= Task =
Your output must consist solely of the lines from the one containing "for part in" through the end of the records, reproduced exactly.

* * * * * * *

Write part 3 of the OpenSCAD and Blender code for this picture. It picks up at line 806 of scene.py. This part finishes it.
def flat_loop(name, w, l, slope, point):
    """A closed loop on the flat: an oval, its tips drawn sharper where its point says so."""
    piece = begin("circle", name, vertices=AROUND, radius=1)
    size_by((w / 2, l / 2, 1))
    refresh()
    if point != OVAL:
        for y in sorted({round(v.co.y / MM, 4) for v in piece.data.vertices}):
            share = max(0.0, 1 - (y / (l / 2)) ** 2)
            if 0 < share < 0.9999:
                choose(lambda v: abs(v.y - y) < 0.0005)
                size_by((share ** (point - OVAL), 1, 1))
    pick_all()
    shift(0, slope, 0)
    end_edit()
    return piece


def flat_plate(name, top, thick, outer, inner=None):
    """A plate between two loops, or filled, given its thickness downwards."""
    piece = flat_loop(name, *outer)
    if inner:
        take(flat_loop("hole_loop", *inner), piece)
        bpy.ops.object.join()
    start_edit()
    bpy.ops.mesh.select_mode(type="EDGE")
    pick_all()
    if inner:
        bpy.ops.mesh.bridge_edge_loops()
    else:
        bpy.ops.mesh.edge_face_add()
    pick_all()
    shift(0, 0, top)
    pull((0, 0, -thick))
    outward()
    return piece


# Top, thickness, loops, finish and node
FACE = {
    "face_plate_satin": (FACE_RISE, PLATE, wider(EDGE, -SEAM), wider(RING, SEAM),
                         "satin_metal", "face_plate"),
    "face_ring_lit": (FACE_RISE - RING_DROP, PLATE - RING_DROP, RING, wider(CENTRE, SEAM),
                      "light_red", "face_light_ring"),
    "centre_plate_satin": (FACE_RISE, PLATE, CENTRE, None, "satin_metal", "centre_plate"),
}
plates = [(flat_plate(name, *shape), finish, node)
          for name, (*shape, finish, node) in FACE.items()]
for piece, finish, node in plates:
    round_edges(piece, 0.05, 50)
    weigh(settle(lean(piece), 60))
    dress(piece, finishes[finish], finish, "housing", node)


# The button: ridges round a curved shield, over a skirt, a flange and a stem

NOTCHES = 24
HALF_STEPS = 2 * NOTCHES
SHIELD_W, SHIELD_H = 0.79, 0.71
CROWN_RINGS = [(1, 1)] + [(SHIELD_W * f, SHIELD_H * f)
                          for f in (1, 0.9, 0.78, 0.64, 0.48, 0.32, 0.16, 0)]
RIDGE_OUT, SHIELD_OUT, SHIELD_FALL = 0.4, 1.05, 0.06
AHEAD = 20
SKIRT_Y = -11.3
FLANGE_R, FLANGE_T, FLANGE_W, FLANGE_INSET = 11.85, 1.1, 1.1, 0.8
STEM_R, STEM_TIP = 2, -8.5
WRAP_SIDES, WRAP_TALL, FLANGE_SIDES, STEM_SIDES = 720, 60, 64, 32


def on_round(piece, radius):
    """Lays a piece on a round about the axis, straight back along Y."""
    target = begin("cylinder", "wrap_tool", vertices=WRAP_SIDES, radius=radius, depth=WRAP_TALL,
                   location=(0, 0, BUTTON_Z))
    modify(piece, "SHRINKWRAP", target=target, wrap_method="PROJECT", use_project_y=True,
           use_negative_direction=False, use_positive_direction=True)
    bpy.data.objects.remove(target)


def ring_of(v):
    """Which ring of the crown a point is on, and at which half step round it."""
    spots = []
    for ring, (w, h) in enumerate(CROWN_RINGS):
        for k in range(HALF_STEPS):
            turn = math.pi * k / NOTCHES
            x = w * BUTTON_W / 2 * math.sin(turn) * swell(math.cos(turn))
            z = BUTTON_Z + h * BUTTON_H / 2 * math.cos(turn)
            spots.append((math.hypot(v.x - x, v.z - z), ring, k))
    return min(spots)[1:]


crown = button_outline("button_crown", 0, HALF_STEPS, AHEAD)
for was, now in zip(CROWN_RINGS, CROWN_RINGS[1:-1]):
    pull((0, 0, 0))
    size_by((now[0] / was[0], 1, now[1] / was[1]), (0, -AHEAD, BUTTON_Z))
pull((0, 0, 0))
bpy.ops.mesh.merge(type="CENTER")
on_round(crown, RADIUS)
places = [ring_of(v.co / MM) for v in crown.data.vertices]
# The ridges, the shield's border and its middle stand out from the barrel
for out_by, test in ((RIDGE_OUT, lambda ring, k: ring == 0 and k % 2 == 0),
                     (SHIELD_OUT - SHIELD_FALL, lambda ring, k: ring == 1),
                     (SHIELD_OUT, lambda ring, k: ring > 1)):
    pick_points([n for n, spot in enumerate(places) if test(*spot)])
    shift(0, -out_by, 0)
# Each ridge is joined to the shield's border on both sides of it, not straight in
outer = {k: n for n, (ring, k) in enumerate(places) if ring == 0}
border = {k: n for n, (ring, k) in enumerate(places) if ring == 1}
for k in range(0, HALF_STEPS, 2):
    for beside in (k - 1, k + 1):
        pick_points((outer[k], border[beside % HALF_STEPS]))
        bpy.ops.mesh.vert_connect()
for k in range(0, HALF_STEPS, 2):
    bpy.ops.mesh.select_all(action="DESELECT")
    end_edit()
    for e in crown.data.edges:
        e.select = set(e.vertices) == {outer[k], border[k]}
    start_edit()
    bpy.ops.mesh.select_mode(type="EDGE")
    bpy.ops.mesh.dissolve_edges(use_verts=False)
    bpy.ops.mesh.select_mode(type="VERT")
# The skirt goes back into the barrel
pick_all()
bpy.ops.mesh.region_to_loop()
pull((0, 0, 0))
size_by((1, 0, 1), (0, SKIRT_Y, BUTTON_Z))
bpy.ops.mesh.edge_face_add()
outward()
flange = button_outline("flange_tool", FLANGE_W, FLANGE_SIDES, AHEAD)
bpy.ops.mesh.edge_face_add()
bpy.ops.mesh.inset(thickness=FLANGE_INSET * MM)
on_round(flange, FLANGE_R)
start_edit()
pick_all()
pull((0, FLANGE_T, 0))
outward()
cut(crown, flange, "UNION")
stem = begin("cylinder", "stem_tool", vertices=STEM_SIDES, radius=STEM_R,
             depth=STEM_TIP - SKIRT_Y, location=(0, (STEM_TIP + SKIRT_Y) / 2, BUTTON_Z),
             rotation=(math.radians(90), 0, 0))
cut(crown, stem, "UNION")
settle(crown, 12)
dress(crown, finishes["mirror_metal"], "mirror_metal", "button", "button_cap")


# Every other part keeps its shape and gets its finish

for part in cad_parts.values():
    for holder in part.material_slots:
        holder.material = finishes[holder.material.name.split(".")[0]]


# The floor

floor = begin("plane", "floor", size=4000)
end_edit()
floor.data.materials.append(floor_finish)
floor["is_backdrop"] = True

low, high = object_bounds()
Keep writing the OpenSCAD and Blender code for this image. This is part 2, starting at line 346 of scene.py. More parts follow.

* * * * * * *

= Correct answer =
for part in cad_parts.values():
    for holder in part.material_slots:
        holder.material = finishes[holder.material.name.split(".")[0]]


# The floor

floor = begin("plane", "floor", size=4000)
end_edit()
floor.data.materials.append(floor_finish)
floor["is_backdrop"] = True

low, high = object_bounds()
Keep writing the OpenSCAD and Blender code for this image. This is part 2, starting at line 346 of scene.py. More parts follow.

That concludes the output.